A frying pan full of chicken cabbage stir fry with red peppers and broccoli.

Chicken Cabbage Stir Fry

  • Author: Kristen Stevens
  • Prep Time: 5 mins
  • Cook Time: 20 mins
  • Total Time: 25 minutes
  • Yield: 4 servings 1x
  • Category: Dinner
  • Method: Stir Fry
  • Cuisine: North American


This chicken cabbage stir fry is quick to make (only 25 minutes!), healthy, and totally delicious. Tender chunks of chicken are cooked with low-carb cabbage noodles, some broccoli, and red peppers. It’s an easy and inexpensive dinner recipe that will make your weeknight evenings a whole lot tastier.



The Chicken

  • 4 chicken breasts
  • 1 tablespoon oil
  • ½ teaspoon each: salt and pepper (see notes)
  • 2 tablespoons each: mayonnaise and coco aminos (can sub soy sauce)

The Cabbage Stir Fry:

  • 1 tablespoon oil
  • 3 cups cabbage
  • 1 red pepper, sliced
  • 1 small head of broccoli, cut into florets
  • 2 tablespoons coco aminos (can sub soy sauce)

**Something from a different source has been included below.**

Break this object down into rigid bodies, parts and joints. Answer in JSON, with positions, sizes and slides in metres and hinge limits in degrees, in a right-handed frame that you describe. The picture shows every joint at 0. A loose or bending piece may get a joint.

  1. Cut the chicken breasts into 4 strips each. Heat the oil in a large frying pan over medium-high heat. Add the chicken and sear for 5 minutes on each side, or until no longer pink in the middle.
  2. While the chicken is cooking, chop the veggies. In a medium-sized bowl, mix together the mayonnaise and coco aminos. When the chicken is cooked, add it to the bowl and toss to coat.
  3. Add the remaining tablespoon of oil to the pan along with the cabbage, red pepper, and broccoli. Cook for 2-3 minutes, or until the veggies just barely start to soften. Add the coco amino and cook, stirring a few times, for another 3 minutes.
  4. Divide the cabbage stir fry between 4 plates and top with the chicken. Drizzle any sauce left in the bowl over the cabbage.


Omit the salt if you’re using soy sauce rather than coco aminos.